The report “Kashmir: Background, Recent Developments, and US Policy” is dated 16 August. According to the latest CRS report, which runs into over 15 pages, the longstanding US position on Kashmir is that the territory’s status should be settled through negotiations between India and Pakistan while taking into consideration the wishes of the Kashmiri people.

The CRS reports are not considered official positions of the US Congress.

“The United States seeks to balance (the) pursuit of a broad US-India partnership while upholding human rights protections, as well as maintaining cooperative relations with Pakistan,” the report said. The Trump administration has called for peace and respect for human rights in the region. With key US diplomatic posts vacant, some observers worry that the US capacity is thin, and the US president Trump’s July offer to “mediate” on Kashmir may have contributed to the timing of New Delhi’s moves, it said.

Notably, the CRS has come out with a report on Kashmir after 17 years, reflecting the interest among lawmakers about the issue after the recent development.

“India’s August actions sparked international controversy as ‘unilateral’ changes of J&K’s status that could harm regional stability,” CRS said.

“Increased separatist militancy on (sic) Kashmir may also undermine the ongoing Afghan peace negotiations, which the Pakistani government facilitates, the CRS said, adding that New Delhi’s process also raised serious constitutional questions and given heavy-handed security measures in J&K elicited more intense criticisms of India on human rights grounds.

Observing that there are international concerns about the potential for increased civil unrest and violence in the Kashmir Valley, and the cascade effect this could have on regional stability, the report said that the Trump administration has limited its public statements to calls for maintaining peace and stability and respecting human rights. The UN Security Council likewise calls for restraint by all parties; an informal August UNSC 16 meeting resulted in no ensuing official UN statement, it said.

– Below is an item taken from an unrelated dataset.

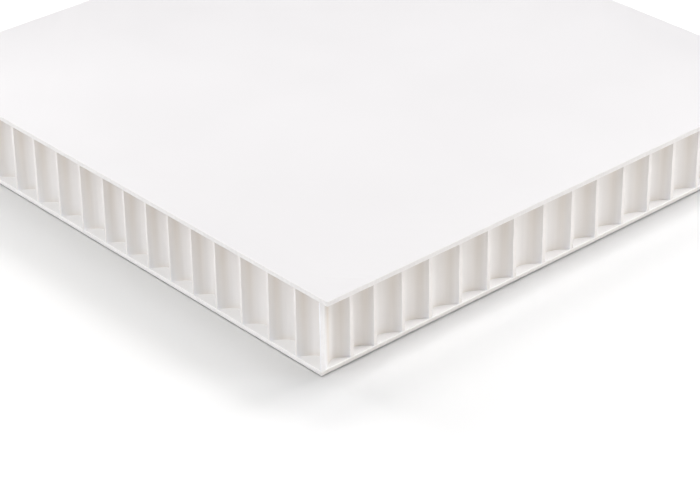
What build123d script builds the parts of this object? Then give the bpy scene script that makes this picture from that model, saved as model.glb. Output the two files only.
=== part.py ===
from build123d import *
from math import cos, floor, radians, sqrt
import os

# Polypropylene honeycomb board: a core of fused plastic tubes between two flat skins.
# Millimetres, +Z up. The board lies on its lower skin, with the origin under its middle.
# The photographed corner is at +X -Y, and all four edges are sawn through a row of tubes.

# Driving dimensions
BOARD_THICKNESS = 20.0
SKIN_THICKNESS = 1.2
TUBE_BORE = 8.3
TUBE_WALL = 0.6
TUBES_PER_EDGE = 18
TOP_SKIN_OVERHANG = 2.4

# The saw runs this far outside the centres of the tubes along the edges at -Y, +X, +Y and -X.
# At +X it leaves the half tubes shallower and their walls' cut faces wider.
SAW_OFFSETS = (0.3, 1.15, 0.3, 0.3)
# The saw cuts the tubes away over this length outside each face that it opens
SAW_RUNOUT = 5.0

# Worked-out sizes
TUBE_PITCH = TUBE_BORE + TUBE_WALL
CORE_SIDE = TUBES_PER_EDGE * TUBE_PITCH
CORE_HEIGHT = BOARD_THICKNESS - 2 * SKIN_THICKNESS
CORE_CENTRE_X = -TOP_SKIN_OVERHANG / 2
NESTED_STEP = TUBE_PITCH * cos(radians(30))
ROW_GAPS = 2 * floor(CORE_SIDE / (2 * NESTED_STEP))
ROW_STEP = CORE_SIDE / ROW_GAPS


def places_in_row(count, y):
    """Centres of a row of tubes along X, in the middle of the core."""
    first_x = -(count - 1) / 2 * TUBE_PITCH
    return [(first_x + k * TUBE_PITCH, y) for k in range(count)]


def sawn_edge(saw_offset):
    """Half tubes along the -Y edge. At each corner the last one ends at a wall on the diagonal."""
    centre_y = -CORE_SIDE / 2 - saw_offset
    places = places_in_row(TUBES_PER_EDGE, centre_y)
    tubes = Sketch() + [Pos(*place) * Circle(TUBE_BORE / 2) for place in places]
    tip_y = -TUBE_WALL / sqrt(2)
    reach = CORE_SIDE / 2 + SAW_RUNOUT
    between_diagonals = Polygon(
        (0, tip_y),
        (-reach, tip_y - reach),
        (reach, tip_y - reach),
        align=None,
    )
    return tubes & between_diagonals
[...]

The CRS said that New Delhi’s August moves have enraged Pakistan’s leaders and elicited concerns about further escalation between South Asia’s two nuclear-armed powers, which nearly came to war after a February 2019 suicide bombing in the Kashmir Valley and retaliatory Indian airstrikes.

The CRS said developments in Kashmir in 2019 raise five possible questions for the Congress like “Do India’s actions changing the status of its J&K state negatively affect regional stability? If so, what leverage does the United States have and what US policies might best address potential instability? Is there any diplomatic or other role for the US government to play in managing India-Pakistan conflict or facilitating a renewal of their bilateral dialogue? To what extent does increased instability in Kashmir influence dynamics in Afghanistan? Will Islamabad’s cooperation with Washington on Afghan reconciliation be reduced? To what extent, if any, are India’s democratic/constitutional norms and pluralist traditions at risk in the country’s current political climate? Are human rights abuses and threats to religious freedom increasing there? Should the US government take any further actions to address such concerns?”

The last time CRS came out with reports on Kashmir was in 2002 when it prepared three reports for lawmakers. ‘Kashmir: Recent Developments and US Concerns’; ‘Elections in Kashmir’ and ‘Kashmiri Separatists: Origins, Competing Ideologies, and Prospects for Resolution of the Conflict’.